#### INFORMATION PROVIDED

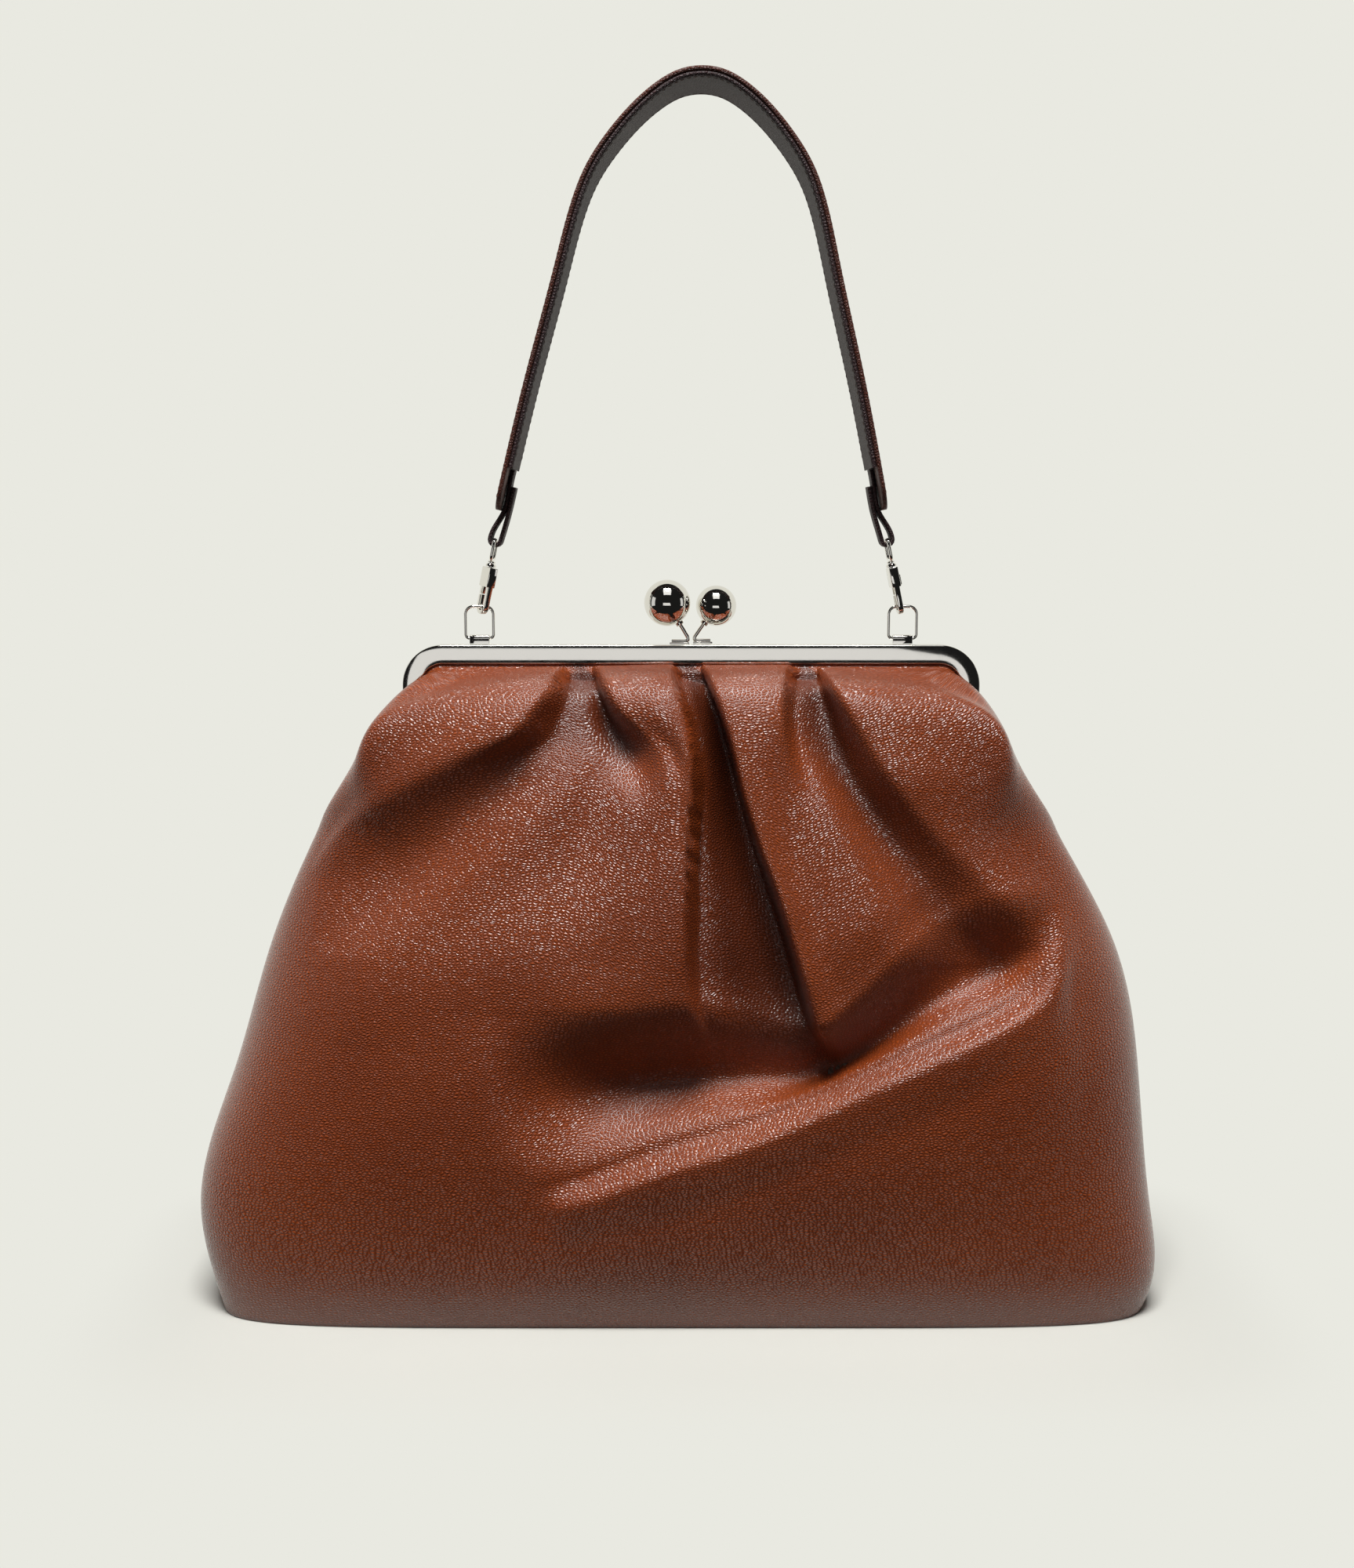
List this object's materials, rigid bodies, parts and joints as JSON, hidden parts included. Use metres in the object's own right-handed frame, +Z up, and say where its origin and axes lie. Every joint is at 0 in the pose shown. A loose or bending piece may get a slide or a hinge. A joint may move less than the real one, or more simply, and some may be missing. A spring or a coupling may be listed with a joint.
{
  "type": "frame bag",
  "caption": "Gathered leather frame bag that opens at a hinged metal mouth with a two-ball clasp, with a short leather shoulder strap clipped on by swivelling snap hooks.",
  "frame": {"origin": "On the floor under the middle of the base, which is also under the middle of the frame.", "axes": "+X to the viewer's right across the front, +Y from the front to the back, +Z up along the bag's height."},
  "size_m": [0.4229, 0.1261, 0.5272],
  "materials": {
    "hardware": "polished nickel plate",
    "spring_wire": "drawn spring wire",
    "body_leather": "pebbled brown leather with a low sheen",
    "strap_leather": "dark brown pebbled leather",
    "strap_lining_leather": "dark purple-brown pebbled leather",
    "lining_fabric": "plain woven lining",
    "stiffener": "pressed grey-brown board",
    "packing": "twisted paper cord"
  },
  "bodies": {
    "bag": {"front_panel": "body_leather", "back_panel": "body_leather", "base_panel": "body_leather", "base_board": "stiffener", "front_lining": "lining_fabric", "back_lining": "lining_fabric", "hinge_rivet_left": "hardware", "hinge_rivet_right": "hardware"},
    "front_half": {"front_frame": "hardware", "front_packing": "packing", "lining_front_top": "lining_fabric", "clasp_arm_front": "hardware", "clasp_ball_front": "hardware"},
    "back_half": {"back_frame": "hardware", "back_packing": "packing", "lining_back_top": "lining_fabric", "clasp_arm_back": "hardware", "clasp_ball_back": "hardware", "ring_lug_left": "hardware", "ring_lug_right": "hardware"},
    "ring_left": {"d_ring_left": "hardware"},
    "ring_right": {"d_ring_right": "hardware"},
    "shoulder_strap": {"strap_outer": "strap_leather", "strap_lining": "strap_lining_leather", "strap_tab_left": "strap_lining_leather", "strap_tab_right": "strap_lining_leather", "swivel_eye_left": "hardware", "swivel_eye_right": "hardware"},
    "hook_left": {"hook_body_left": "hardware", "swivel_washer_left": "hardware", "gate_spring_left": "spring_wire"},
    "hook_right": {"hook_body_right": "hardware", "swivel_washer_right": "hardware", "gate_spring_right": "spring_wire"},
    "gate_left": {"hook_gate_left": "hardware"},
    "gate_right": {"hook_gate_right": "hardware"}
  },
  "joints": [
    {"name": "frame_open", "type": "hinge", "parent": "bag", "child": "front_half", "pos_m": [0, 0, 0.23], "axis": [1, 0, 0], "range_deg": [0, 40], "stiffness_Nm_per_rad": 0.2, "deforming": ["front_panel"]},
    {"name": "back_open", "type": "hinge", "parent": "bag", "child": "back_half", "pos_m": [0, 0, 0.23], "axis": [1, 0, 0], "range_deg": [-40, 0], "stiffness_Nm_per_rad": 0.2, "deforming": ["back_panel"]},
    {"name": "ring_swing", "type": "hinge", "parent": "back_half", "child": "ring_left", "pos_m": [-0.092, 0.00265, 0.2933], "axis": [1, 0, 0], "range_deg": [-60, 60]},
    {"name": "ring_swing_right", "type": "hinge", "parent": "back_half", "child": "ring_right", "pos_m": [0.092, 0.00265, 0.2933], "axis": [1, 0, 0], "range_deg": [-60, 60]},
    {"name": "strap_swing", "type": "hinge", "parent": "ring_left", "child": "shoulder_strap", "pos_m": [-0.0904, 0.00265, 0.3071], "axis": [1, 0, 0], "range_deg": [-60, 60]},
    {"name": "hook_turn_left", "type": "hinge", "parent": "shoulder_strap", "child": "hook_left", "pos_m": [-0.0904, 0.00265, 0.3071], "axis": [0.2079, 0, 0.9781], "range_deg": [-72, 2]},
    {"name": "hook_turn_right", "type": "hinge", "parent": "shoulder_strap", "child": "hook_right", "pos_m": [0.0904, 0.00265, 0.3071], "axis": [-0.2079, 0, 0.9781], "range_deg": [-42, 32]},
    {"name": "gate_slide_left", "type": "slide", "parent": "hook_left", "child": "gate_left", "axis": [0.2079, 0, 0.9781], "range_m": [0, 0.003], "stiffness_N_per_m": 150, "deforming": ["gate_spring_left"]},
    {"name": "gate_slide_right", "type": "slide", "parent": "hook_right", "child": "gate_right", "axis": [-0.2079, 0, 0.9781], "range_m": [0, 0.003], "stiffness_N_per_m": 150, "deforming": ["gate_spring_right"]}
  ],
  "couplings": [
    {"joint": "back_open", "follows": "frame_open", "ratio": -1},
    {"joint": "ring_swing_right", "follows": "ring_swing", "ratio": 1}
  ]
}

#### WRITTEN TASK
Word for word, write out all of the data above.

#### ANSWER TO THE PROBLEM
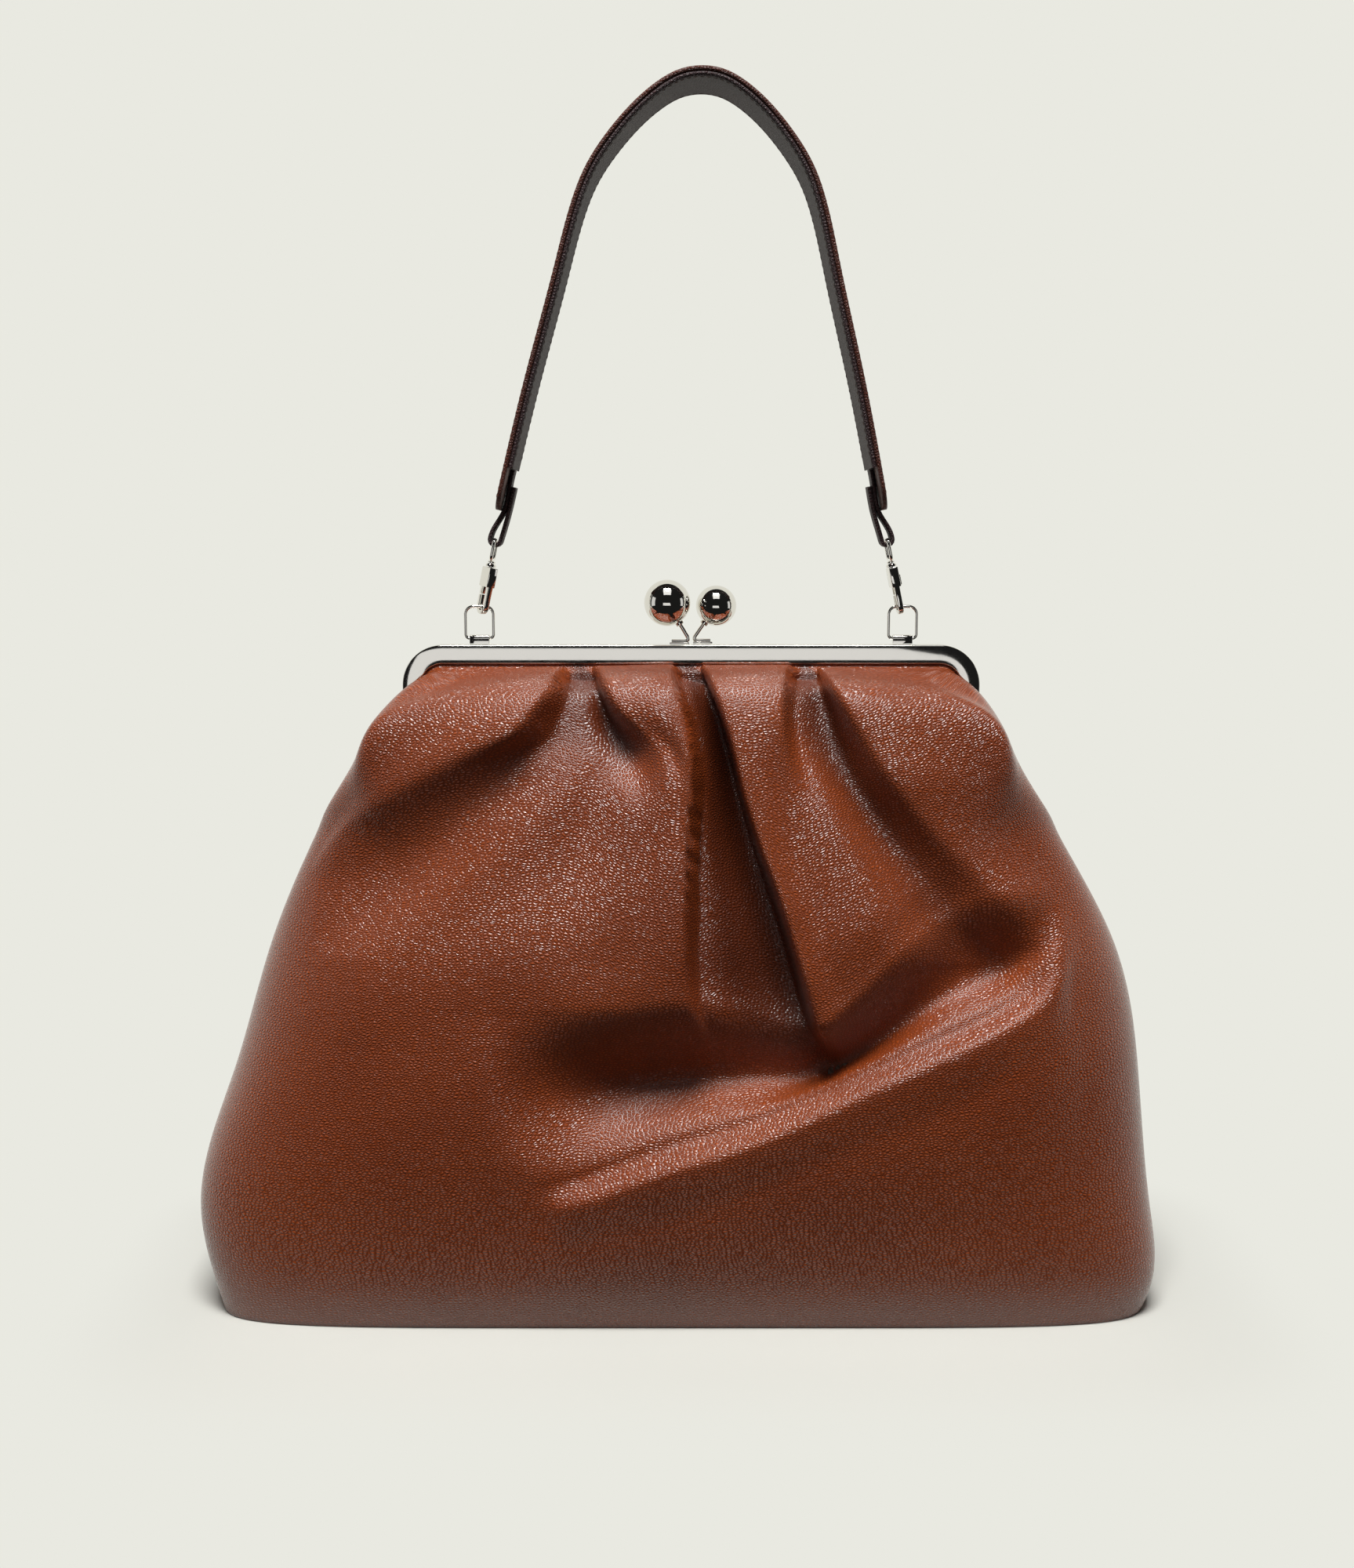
List this object's materials, rigid bodies, parts and joints as JSON, hidden parts included. Use metres in the object's own right-handed frame, +Z up, and say where its origin and axes lie. Every joint is at 0 in the pose shown. A loose or bending piece may get a slide or a hinge. A joint may move less than the real one, or more simply, and some may be missing. A spring or a coupling may be listed with a joint.
{
  "type": "frame bag",
  "caption": "Gathered leather frame bag that opens at a hinged metal mouth with a two-ball clasp, with a short leather shoulder strap clipped on by swivelling snap hooks.",
  "frame": {"origin": "On the floor under the middle of the base, which is also under the middle of the frame.", "axes": "+X to the viewer's right across the front, +Y from the front to the back, +Z up along the bag's height."},
  "size_m": [0.4229, 0.1261, 0.5272],
  "materials": {
    "hardware": "polished nickel plate",
    "spring_wire": "drawn spring wire",
    "body_leather": "pebbled brown leather with a low sheen",
    "strap_leather": "dark brown pebbled leather",
    "strap_lining_leather": "dark purple-brown pebbled leather",
    "lining_fabric": "plain woven lining",
    "stiffener": "pressed grey-brown board",
    "packing": "twisted paper cord"
  },
  "bodies": {
    "bag": {"front_panel": "body_leather", "back_panel": "body_leather", "base_panel": "body_leather", "base_board": "stiffener", "front_lining": "lining_fabric", "back_lining": "lining_fabric", "hinge_rivet_left": "hardware", "hinge_rivet_right": "hardware"},
    "front_half": {"front_frame": "hardware", "front_packing": "packing", "lining_front_top": "lining_fabric", "clasp_arm_front": "hardware", "clasp_ball_front": "hardware"},
    "back_half": {"back_frame": "hardware", "back_packing": "packing", "lining_back_top": "lining_fabric", "clasp_arm_back": "hardware", "clasp_ball_back": "hardware", "ring_lug_left": "hardware", "ring_lug_right": "hardware"},
    "ring_left": {"d_ring_left": "hardware"},
    "ring_right": {"d_ring_right": "hardware"},
    "shoulder_strap": {"strap_outer": "strap_leather", "strap_lining": "strap_lining_leather", "strap_tab_left": "strap_lining_leather", "strap_tab_right": "strap_lining_leather", "swivel_eye_left": "hardware", "swivel_eye_right": "hardware"},
    "hook_left": {"hook_body_left": "hardware", "swivel_washer_left": "hardware", "gate_spring_left": "spring_wire"},
    "hook_right": {"hook_body_right": "hardware", "swivel_washer_right": "hardware", "gate_spring_right": "spring_wire"},
    "gate_left": {"hook_gate_left": "hardware"},
    "gate_right": {"hook_gate_right": "hardware"}
  },
  "joints": [
    {"name": "frame_open", "type": "hinge", "parent": "bag", "child": "front_half", "pos_m": [0, 0, 0.23], "axis": [1, 0, 0], "range_deg": [0, 40], "stiffness_Nm_per_rad": 0.2, "deforming": ["front_panel"]},
    {"name": "back_open", "type": "hinge", "parent": "bag", "child": "back_half", "pos_m": [0, 0, 0.23], "axis": [1, 0, 0], "range_deg": [-40, 0], "stiffness_Nm_per_rad": 0.2, "deforming": ["back_panel"]},
    {"name": "ring_swing", "type": "hinge", "parent": "back_half", "child": "ring_left", "pos_m": [-0.092, 0.00265, 0.2933], "axis": [1, 0, 0], "range_deg": [-60, 60]},
    {"name": "ring_swing_right", "type": "hinge", "parent": "back_half", "child": "ring_right", "pos_m": [0.092, 0.00265, 0.2933], "axis": [1, 0, 0], "range_deg": [-60, 60]},
    {"name": "strap_swing", "type": "hinge", "parent": "ring_left", "child": "shoulder_strap", "pos_m": [-0.0904, 0.00265, 0.3071], "axis": [1, 0, 0], "range_deg": [-60, 60]},
    {"name": "hook_turn_left", "type": "hinge", "parent": "shoulder_strap", "child": "hook_left", "pos_m": [-0.0904, 0.00265, 0.3071], "axis": [0.2079, 0, 0.9781], "range_deg": [-72, 2]},
    {"name": "hook_turn_right", "type": "hinge", "parent": "shoulder_strap", "child": "hook_right", "pos_m": [0.0904, 0.00265, 0.3071], "axis": [-0.2079, 0, 0.9781], "range_deg": [-42, 32]},
    {"name": "gate_slide_left", "type": "slide", "parent": "hook_left", "child": "gate_left", "axis": [0.2079, 0, 0.9781], "range_m": [0, 0.003], "stiffness_N_per_m": 150, "deforming": ["gate_spring_left"]},
    {"name": "gate_slide_right", "type": "slide", "parent": "hook_right", "child": "gate_right", "axis": [-0.2079, 0, 0.9781], "range_m": [0, 0.003], "stiffness_N_per_m": 150, "deforming": ["gate_spring_right"]}
  ],
  "couplings": [
    {"joint": "back_open", "follows": "frame_open", "ratio": -1},
    {"joint": "ring_swing_right", "follows": "ring_swing", "ratio": 1}
  ]
}